Assessment Materials

  • Distribute the Defensive Stronghold Model Handout to students.
  • Review the directions and Defensive Stronghold Model Rubric with students. Use the images in the PowerPoint file as an example.
    • Teacher Tip: This project can be completed in class or can be assigned as a home project. Students can work individually or in pairs at teacher discretion. Students will need at least three class meetings to complete the project or three days of work at home for completion. This would allow the needed time for glue and paint to dry.
  • Evaluate the models using the Defensive Stronghold Assessment Rubric.

Methods for Extension

  • Students with more interest in defensive strongholds can research the following similar topics from World War II: the Atlantic Wall, the Gothic Line, the Maginot Line, and the Siegfried Line.
  • Students can visit the Sicily-Rome American Cemetery web site and learn about the final resting place of the Fallen Heroes who encountered the Gustav Line.

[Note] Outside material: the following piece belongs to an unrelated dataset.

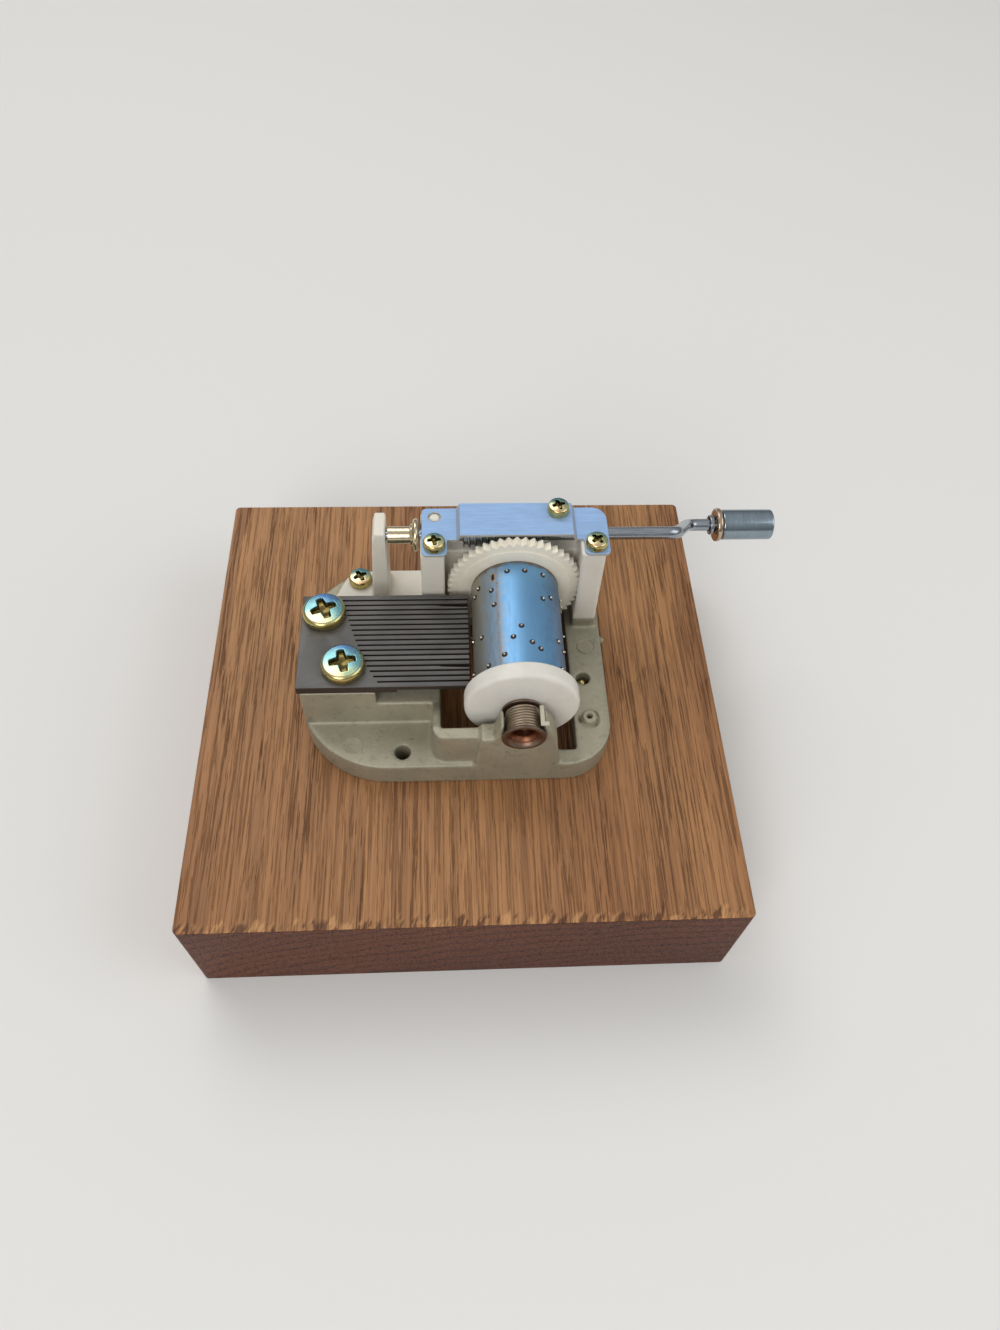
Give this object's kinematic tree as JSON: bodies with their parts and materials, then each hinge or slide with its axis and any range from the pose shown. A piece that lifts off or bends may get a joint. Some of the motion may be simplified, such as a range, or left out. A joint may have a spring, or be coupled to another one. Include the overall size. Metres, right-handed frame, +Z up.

  • Teachers can pull out any of the activities and teach as a singular lesson eliminating the multiple day lesson plan.
  • Teachers can assign the readings as homework to allow more class time for activities one and two.
  • Teachers can simplify the requirements of the assessment project making it more feasible for younger learners.
  • Teachers can modify the assessment project so that it can be used as an art or engineering project.
  • Teachers can project written materials in front of the class eliminating the need for copies.
  • Teachers can extend class time for completion of activities.